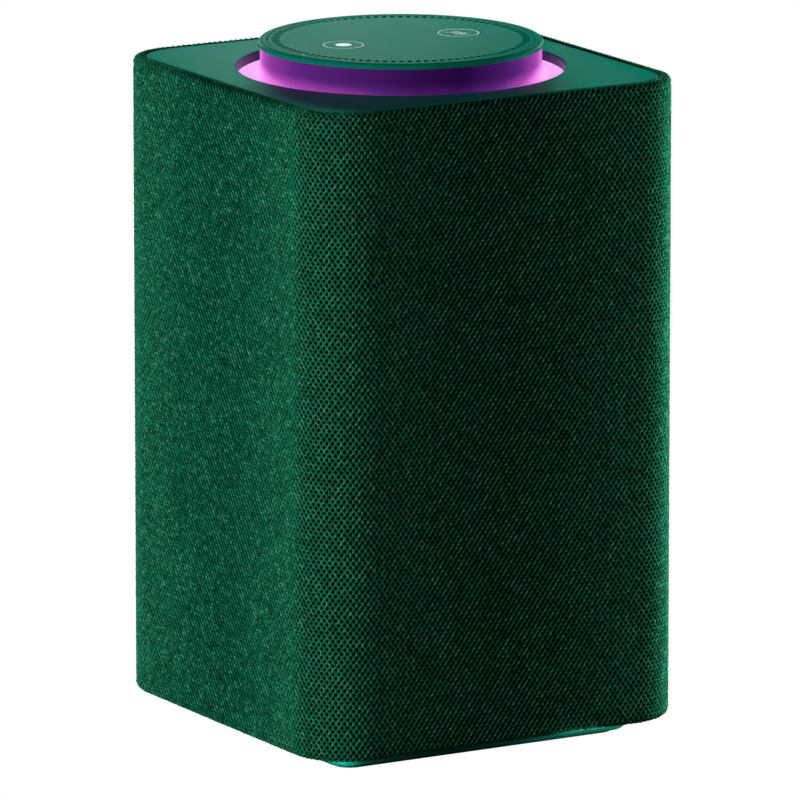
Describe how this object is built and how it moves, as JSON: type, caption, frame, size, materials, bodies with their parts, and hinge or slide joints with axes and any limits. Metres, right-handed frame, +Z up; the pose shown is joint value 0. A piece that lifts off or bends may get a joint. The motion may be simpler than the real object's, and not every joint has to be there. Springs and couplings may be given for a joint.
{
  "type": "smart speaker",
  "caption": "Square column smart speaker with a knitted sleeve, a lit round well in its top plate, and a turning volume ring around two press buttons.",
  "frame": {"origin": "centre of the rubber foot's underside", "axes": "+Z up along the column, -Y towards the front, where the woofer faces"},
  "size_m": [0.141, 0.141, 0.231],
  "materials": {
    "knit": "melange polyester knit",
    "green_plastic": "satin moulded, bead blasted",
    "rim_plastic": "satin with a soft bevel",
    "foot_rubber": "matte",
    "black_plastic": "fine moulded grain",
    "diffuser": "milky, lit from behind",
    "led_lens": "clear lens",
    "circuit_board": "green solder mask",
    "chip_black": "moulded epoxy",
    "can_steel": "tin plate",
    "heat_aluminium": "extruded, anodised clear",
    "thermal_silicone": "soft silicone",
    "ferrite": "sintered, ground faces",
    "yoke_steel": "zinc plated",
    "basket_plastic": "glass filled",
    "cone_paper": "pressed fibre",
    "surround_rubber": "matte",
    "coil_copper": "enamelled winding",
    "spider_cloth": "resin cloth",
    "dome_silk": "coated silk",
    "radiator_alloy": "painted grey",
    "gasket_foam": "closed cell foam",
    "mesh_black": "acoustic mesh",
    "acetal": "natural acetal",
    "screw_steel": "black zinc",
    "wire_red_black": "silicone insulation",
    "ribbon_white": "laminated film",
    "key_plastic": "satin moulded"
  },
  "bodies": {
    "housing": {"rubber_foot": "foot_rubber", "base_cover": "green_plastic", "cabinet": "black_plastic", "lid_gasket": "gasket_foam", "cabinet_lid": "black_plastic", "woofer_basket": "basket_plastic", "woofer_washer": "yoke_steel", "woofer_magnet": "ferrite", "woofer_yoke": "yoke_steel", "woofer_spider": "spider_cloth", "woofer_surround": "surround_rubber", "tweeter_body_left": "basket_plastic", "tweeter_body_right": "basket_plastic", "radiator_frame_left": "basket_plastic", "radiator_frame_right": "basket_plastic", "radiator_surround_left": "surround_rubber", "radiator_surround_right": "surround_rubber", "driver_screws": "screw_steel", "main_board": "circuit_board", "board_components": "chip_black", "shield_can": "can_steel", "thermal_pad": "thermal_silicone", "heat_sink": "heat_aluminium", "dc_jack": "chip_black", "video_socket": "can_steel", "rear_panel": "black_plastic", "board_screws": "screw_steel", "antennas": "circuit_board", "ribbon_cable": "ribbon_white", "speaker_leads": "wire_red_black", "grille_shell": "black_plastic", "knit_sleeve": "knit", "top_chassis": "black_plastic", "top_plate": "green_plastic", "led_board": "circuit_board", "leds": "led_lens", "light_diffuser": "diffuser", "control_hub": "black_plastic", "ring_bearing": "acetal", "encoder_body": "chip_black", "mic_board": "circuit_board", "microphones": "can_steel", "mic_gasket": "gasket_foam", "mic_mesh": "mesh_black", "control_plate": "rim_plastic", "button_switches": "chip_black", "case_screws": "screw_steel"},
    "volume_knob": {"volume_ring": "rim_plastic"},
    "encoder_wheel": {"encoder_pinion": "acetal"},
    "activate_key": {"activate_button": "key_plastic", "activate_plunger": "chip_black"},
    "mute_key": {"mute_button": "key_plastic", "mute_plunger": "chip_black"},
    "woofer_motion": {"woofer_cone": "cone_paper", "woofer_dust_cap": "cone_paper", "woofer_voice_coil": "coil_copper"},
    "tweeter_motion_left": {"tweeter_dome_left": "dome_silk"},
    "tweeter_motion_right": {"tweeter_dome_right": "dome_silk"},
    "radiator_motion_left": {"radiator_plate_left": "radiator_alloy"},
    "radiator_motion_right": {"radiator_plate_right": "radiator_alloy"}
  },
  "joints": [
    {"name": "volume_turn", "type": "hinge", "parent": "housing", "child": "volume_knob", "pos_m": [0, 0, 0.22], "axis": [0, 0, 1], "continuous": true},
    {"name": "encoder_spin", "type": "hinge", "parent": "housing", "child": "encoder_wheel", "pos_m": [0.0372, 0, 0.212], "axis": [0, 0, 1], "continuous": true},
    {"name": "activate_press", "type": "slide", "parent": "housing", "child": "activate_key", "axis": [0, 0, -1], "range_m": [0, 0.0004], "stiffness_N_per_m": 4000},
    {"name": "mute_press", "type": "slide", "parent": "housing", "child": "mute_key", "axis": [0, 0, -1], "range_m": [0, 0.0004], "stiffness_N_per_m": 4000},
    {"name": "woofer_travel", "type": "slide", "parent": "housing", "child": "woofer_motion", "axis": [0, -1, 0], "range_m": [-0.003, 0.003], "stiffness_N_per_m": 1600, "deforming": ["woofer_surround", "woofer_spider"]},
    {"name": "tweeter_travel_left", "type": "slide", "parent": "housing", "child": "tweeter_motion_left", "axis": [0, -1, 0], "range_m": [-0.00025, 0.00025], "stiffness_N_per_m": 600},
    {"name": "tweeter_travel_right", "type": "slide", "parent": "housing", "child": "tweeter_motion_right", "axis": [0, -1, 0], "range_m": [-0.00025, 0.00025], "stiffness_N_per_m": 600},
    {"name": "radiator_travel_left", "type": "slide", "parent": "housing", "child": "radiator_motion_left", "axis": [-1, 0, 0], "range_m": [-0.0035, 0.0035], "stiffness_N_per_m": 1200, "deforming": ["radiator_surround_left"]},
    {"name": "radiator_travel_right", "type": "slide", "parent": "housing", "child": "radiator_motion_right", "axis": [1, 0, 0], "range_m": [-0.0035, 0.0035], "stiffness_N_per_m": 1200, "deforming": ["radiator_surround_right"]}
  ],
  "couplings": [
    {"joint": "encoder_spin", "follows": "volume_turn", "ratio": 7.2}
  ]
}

[Task brief]: Reproduce every line of the data verbatim.

[Answer]:
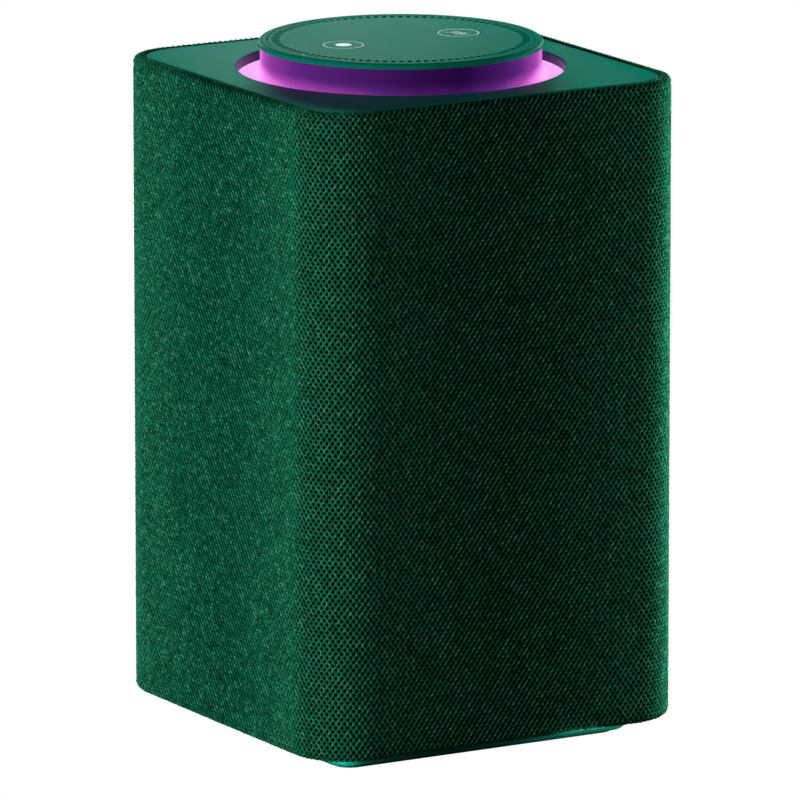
Describe how this object is built and how it moves, as JSON: type, caption, frame, size, materials, bodies with their parts, and hinge or slide joints with axes and any limits. Metres, right-handed frame, +Z up; the pose shown is joint value 0. A piece that lifts off or bends may get a joint. The motion may be simpler than the real object's, and not every joint has to be there. Springs and couplings may be given for a joint.
{
  "type": "smart speaker",
  "caption": "Square column smart speaker with a knitted sleeve, a lit round well in its top plate, and a turning volume ring around two press buttons.",
  "frame": {"origin": "centre of the rubber foot's underside", "axes": "+Z up along the column, -Y towards the front, where the woofer faces"},
  "size_m": [0.141, 0.141, 0.231],
  "materials": {
    "knit": "melange polyester knit",
    "green_plastic": "satin moulded, bead blasted",
    "rim_plastic": "satin with a soft bevel",
    "foot_rubber": "matte",
    "black_plastic": "fine moulded grain",
    "diffuser": "milky, lit from behind",
    "led_lens": "clear lens",
    "circuit_board": "green solder mask",
    "chip_black": "moulded epoxy",
    "can_steel": "tin plate",
    "heat_aluminium": "extruded, anodised clear",
    "thermal_silicone": "soft silicone",
    "ferrite": "sintered, ground faces",
    "yoke_steel": "zinc plated",
    "basket_plastic": "glass filled",
    "cone_paper": "pressed fibre",
    "surround_rubber": "matte",
    "coil_copper": "enamelled winding",
    "spider_cloth": "resin cloth",
    "dome_silk": "coated silk",
    "radiator_alloy": "painted grey",
    "gasket_foam": "closed cell foam",
    "mesh_black": "acoustic mesh",
    "acetal": "natural acetal",
    "screw_steel": "black zinc",
    "wire_red_black": "silicone insulation",
    "ribbon_white": "laminated film",
    "key_plastic": "satin moulded"
  },
  "bodies": {
    "housing": {"rubber_foot": "foot_rubber", "base_cover": "green_plastic", "cabinet": "black_plastic", "lid_gasket": "gasket_foam", "cabinet_lid": "black_plastic", "woofer_basket": "basket_plastic", "woofer_washer": "yoke_steel", "woofer_magnet": "ferrite", "woofer_yoke": "yoke_steel", "woofer_spider": "spider_cloth", "woofer_surround": "surround_rubber", "tweeter_body_left": "basket_plastic", "tweeter_body_right": "basket_plastic", "radiator_frame_left": "basket_plastic", "radiator_frame_right": "basket_plastic", "radiator_surround_left": "surround_rubber", "radiator_surround_right": "surround_rubber", "driver_screws": "screw_steel", "main_board": "circuit_board", "board_components": "chip_black", "shield_can": "can_steel", "thermal_pad": "thermal_silicone", "heat_sink": "heat_aluminium", "dc_jack": "chip_black", "video_socket": "can_steel", "rear_panel": "black_plastic", "board_screws": "screw_steel", "antennas": "circuit_board", "ribbon_cable": "ribbon_white", "speaker_leads": "wire_red_black", "grille_shell": "black_plastic", "knit_sleeve": "knit", "top_chassis": "black_plastic", "top_plate": "green_plastic", "led_board": "circuit_board", "leds": "led_lens", "light_diffuser": "diffuser", "control_hub": "black_plastic", "ring_bearing": "acetal", "encoder_body": "chip_black", "mic_board": "circuit_board", "microphones": "can_steel", "mic_gasket": "gasket_foam", "mic_mesh": "mesh_black", "control_plate": "rim_plastic", "button_switches": "chip_black", "case_screws": "screw_steel"},
    "volume_knob": {"volume_ring": "rim_plastic"},
    "encoder_wheel": {"encoder_pinion": "acetal"},
    "activate_key": {"activate_button": "key_plastic", "activate_plunger": "chip_black"},
    "mute_key": {"mute_button": "key_plastic", "mute_plunger": "chip_black"},
    "woofer_motion": {"woofer_cone": "cone_paper", "woofer_dust_cap": "cone_paper", "woofer_voice_coil": "coil_copper"},
    "tweeter_motion_left": {"tweeter_dome_left": "dome_silk"},
    "tweeter_motion_right": {"tweeter_dome_right": "dome_silk"},
    "radiator_motion_left": {"radiator_plate_left": "radiator_alloy"},
    "radiator_motion_right": {"radiator_plate_right": "radiator_alloy"}
  },
  "joints": [
    {"name": "volume_turn", "type": "hinge", "parent": "housing", "child": "volume_knob", "pos_m": [0, 0, 0.22], "axis": [0, 0, 1], "continuous": true},
    {"name": "encoder_spin", "type": "hinge", "parent": "housing", "child": "encoder_wheel", "pos_m": [0.0372, 0, 0.212], "axis": [0, 0, 1], "continuous": true},
    {"name": "activate_press", "type": "slide", "parent": "housing", "child": "activate_key", "axis": [0, 0, -1], "range_m": [0, 0.0004], "stiffness_N_per_m": 4000},
    {"name": "mute_press", "type": "slide", "parent": "housing", "child": "mute_key", "axis": [0, 0, -1], "range_m": [0, 0.0004], "stiffness_N_per_m": 4000},
    {"name": "woofer_travel", "type": "slide", "parent": "housing", "child": "woofer_motion", "axis": [0, -1, 0], "range_m": [-0.003, 0.003], "stiffness_N_per_m": 1600, "deforming": ["woofer_surround", "woofer_spider"]},
    {"name": "tweeter_travel_left", "type": "slide", "parent": "housing", "child": "tweeter_motion_left", "axis": [0, -1, 0], "range_m": [-0.00025, 0.00025], "stiffness_N_per_m": 600},
    {"name": "tweeter_travel_right", "type": "slide", "parent": "housing", "child": "tweeter_motion_right", "axis": [0, -1, 0], "range_m": [-0.00025, 0.00025], "stiffness_N_per_m": 600},
    {"name": "radiator_travel_left", "type": "slide", "parent": "housing", "child": "radiator_motion_left", "axis": [-1, 0, 0], "range_m": [-0.0035, 0.0035], "stiffness_N_per_m": 1200, "deforming": ["radiator_surround_left"]},
    {"name": "radiator_travel_right", "type": "slide", "parent": "housing", "child": "radiator_motion_right", "axis": [1, 0, 0], "range_m": [-0.0035, 0.0035], "stiffness_N_per_m": 1200, "deforming": ["radiator_surround_right"]}
  ],
  "couplings": [
    {"joint": "encoder_spin", "follows": "volume_turn", "ratio": 7.2}
  ]
}